Alkymi works to use artificial intelligence to improve enterprise business workflows.

Harald Collet isn’t an engineer. He earned his tech management stripes the old-fashioned way, working his way up through roles at various large technology companies.

Yet in 2017, he and three entrepreneurial-minded colleagues co-founded Alkymi, a venture capital-backed tech startup that works to use artificial intelligence to improve enterprise business workflows across a number of industries, most recently landing on financial advisors as an appropriate market.

In April, the firm announced its Data Acceleration Platform would use OpenAI’s GPT-4, and Microsoft’s iterations of the technology, with the aim of helping advisors, and others in financial services, “summarize any document, any piece of content they receive in over 95 languages, and then integrate that into their workflows,” said Collet.

Previously they built their own machine learning tools based on open-source platforms. In 2020, they launched their first product, Data Inbox, and gathered clients in enterprise businesses in diverse verticals including trucking and the broader financial services industry.

They designed the tools to integrate with the most common enterprise software systems, from email and office productivity tools to cloud storage, content management systems and product management software.

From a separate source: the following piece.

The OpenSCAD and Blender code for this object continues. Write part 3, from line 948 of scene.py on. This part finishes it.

Within months they added Patterns, another machine learning tool for building out business workflows, and later Patterns Studio, a no-code, automation toolkit.

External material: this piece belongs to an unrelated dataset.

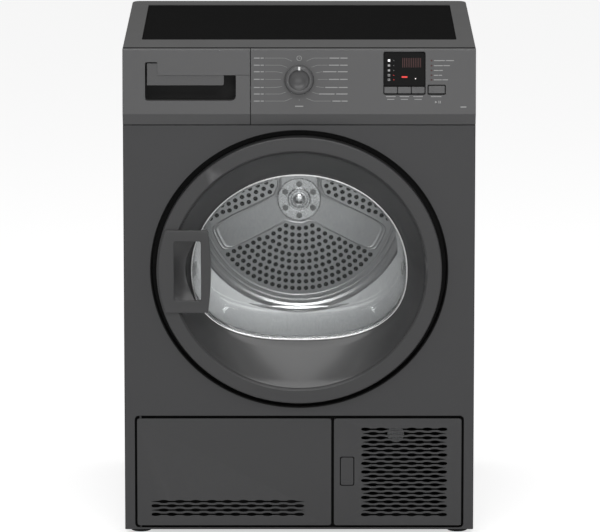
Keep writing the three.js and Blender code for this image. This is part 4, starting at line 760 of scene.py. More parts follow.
class DRYER_OT_worktop(Piece, bpy.types.Operator):
    """Worktop frame with its dark inset plate"""

    bl_idname = "dryer.worktop"
    bl_label = "Worktop"

    def make(self, shape, finish):
        low, high = span("worktop_frame")
        corner = 18
        outline = fillet(
            [(low.x, low.y), (high.x, low.y), (high.x, high.y), (low.x, high.y)], [0, 0, corner, corner], 9
        )
        slab = plate("worktop_frame", outline, low.z, high.z, axis=2)
        bevel(slab, shape.worktop_round / MM, 4, angle=60)
        inset_low, inset_high = span("worktop_inset")
        well_outline = fillet(
            [(inset_low.x - 0.4, inset_low.y - 0.4), (inset_high.x + 0.4, inset_low.y - 0.4)]
            + [(inset_high.x + 0.4, inset_high.y + 0.4), (inset_low.x - 0.4, inset_high.y + 0.4)],
            5,
        )
        well = plate("well", well_outline, inset_low.z - 0.3, high.z + 2, axis=2)
        plastic_frame = plastic("worktop plastic", finish.worktop, 0.5, grain=650.0, depth=0.00006, wear=0.4)
        settle(cut(slab, well), "cabinet", plastic_frame, ["worktop_frame"])
        # A dark strip along the worktop's front edge stands in for the shadow in the seam above the console:
        # painted shadow.
        seal = block(
            "worktop_seal", low.x + 1, high.x - 1, low.y - 0.5, low.y + 0.1, high.z - 2.4, high.z - 0.3
        )
        seam_shadow = plastic("dish paint", finish.dark, 0.6)
        settle(seal, "cabinet", seam_shadow)
        inset_outline = fillet(
            [(inset_low.x, inset_low.y), (inset_high.x, inset_low.y)]
            + [(inset_high.x, inset_high.y), (inset_low.x, inset_high.y)],
            4.6,
        )
        inset = bevel(plate("worktop_inset", inset_outline, inset_low.z, inset_high.z, axis=2), 0.5, 2)
        dark = plastic("worktop panel", finish.inset, 0.8, grain=900.0, depth=0.00003, dust=0.003, shine=0.02)
        settle(inset, "cabinet", dark, ["worktop_inset"])


# ---- Console ----
def painted_highlight_line(name, x0, x1, y, z, body, grey):
    """A thin pale strip along a front edge: a painted highlight where the edge would catch the light."""
    rim = [
        (y + 0.6 * math.cos(a), z + 0.6 * math.sin(a))
        for a in np.linspace(0, 2 * math.pi, 12, endpoint=False)
    ]
    line = plate(name, rim, x0, x1, axis=0)
    settle(line, body, plastic("rolled edge", grey, 0.3, grain=620.0, wear=0.0, dust=0.0))


def console_bar(name, x0, x1, shape):
    """A length of the console's moulding, solid to its back edge."""
    lip, nose = shape.lip_round / MM, shape.nose_round / MM
    top = TOP - 1.5
    profile = [(13.5, CONSOLE_LOW.z), (0.3, CONSOLE_LOW.z), (LIP_Y, LIP_Z), (face_y(top), top), (13.5, top)]
    return plate(name, fillet(profile, [0.6, 1.5, lip, nose, 0.8], 6), x0, x1, axis=0)


class DRYER_OT_fascia(Piece, bpy.types.Operator):
    """Console fascia with its pockets for the display and buttons"""

    bl_idname = "dryer.fascia"
    bl_label = "Console fascia"

    def make(self, shape, finish):
        bar = console_bar("console_fascia", CONSOLE_LOW.x, SIDE, shape)
        bevel(bar, 0.5, 2, angle=60)
        glass_low, glass_high = span("display_window")
        left, right = glass_low.x - 1.4, glass_high.x + 1.4
        low, high = 766.9, glass_high.z + 1.4
        display_well = plate("well", panel_outline(left, right, low, high, 4), -20, 9)
        start_low, start_high = span("start_button")
        start_outline = panel_outline(start_low.x - 1.6, start_high.x + 1.6, 766.9, start_high.z + 2.2, 3)
        start_well = plate("well", start_outline, -20, 9)
        stem = turned("stem", [(0, -20), (6, -20), (6, 12), (0, 12)], 0, KNOB_Z, 32)
        cut(bar, display_well, start_well, stem)
        console = plastic("console plastic", finish.console, 0.32, grain=620.0, depth=0.00003, wear=0.0)
        settle(bar, "cabinet", console, ["console_fascia"], angle=7)

        # Pale strips along the console's nose and the front panel's top edge: painted highlights.
        nose = TOP - 2.5
        painted_highlight_line(
            "console_edge", CONSOLE_LOW.x + 1, SIDE - 1, face_y(nose) + 1.0, nose, "cabinet", finish.edge
        )
        painted_highlight_line("panel_edge", 2 - SIDE, SIDE - 2, 0.6, PANEL_HIGH.z - 1.5, "cabinet", finish.edge)

        # Dark surround, with a hole for each button.
        middle = (low + high) / 2
        rim = plate(
            "surround", panel_outline(left + 0.1, right - 0.1, low - middle + 0.1, high - middle - 0.1, 4),
            0.7, 4
        )
        for n in (1, 2, 3):
            button_low, button_high = span(f"option_button_{n}")
            hole = block(
                "hole", button_low.x - 0.3, button_high.x + 0.3, -5, 9, low - middle + 1.2, 781.2 - middle
            )
            cut(rim, hole)
        window = block(
            "hole", glass_low.x - 0.2, glass_high.x + 0.2, -5, 9, glass_low.z - middle, high - middle - 1.1
        )
        cut(rim, window)
        bevel(rim, 0.3, 1)
        on_face(rim, middle)
        start_middle = (766.9 + start_high.z + 2.2) / 2
        half = (start_high.z + 2.2 - 766.9) / 2 - 0.1
        start_rim = plate(
            "surround", panel_outline(start_low.x - 1.5, start_high.x + 1.5, -half, half, 3), 0.7, 4
        )
        hole = block("hole", start_low.x - 0.3, start_high.x + 0.3, -5, 9, -half + 1.2, half - 1.2)
        bevel(cut(start_rim, hole), 0.3, 1)
        on_face(start_rim, start_middle)
        black = plastic(
            "display black", finish.glossy, 0.35, grain=300.0, depth=0.00001, dust=0.0, shine=0.12
        )
        settle(joined("button_surround", [rim, start_rim]), "cabinet", black)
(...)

“One of our top use cases right now is brokerage and custodial statements and their related use for new client onboarding,” he said. Some of the largest firms in the space to sign on for the service are Interactive Brokers and SimCorp—there are others that Collet could not name.

Late last year Alkymi raised $21 million in Series A funding led by Intel Capital, along with existing investors. Intel Capital’s Investment Director Dave Mueller joined Alkymi’s board of directors.

With the GPT update Collet said his team has created a bridge for those using the technology, but with business-specific protections and guardrails built in.

That includes meeting a client’s security and compliance policies, incorporating pre-defined prompts specific to investment advisory clients or other customized options.

Collet spent almost 10 years at big technology companies including Oracle and HP before joining Bloomberg where he spent six years as a general manager for the company’s professional-service governance and compliance tools. His team launched the Bloomberg Vault cloud service in 2011.

“We were really focused [at Bloomberg] on wealth, asset management, and private markets, and the people in the front office [at Bloomberg] were taking all these diverse documents and bits of data, whether pdfs, emails, you name it, and trying to turn it into actionable information,” he said.

Taking similar unstructured data and feeding it into their own AI—and in turn generating actionable information for their clients—sums up the mission of Alkymi.

“I’ve spent 20 years on this kind of unstructured data,” he said. Previously, that’s been “easy for humans to create but hard for computers to understand. And it very much influenced the product strategy we have put in place.”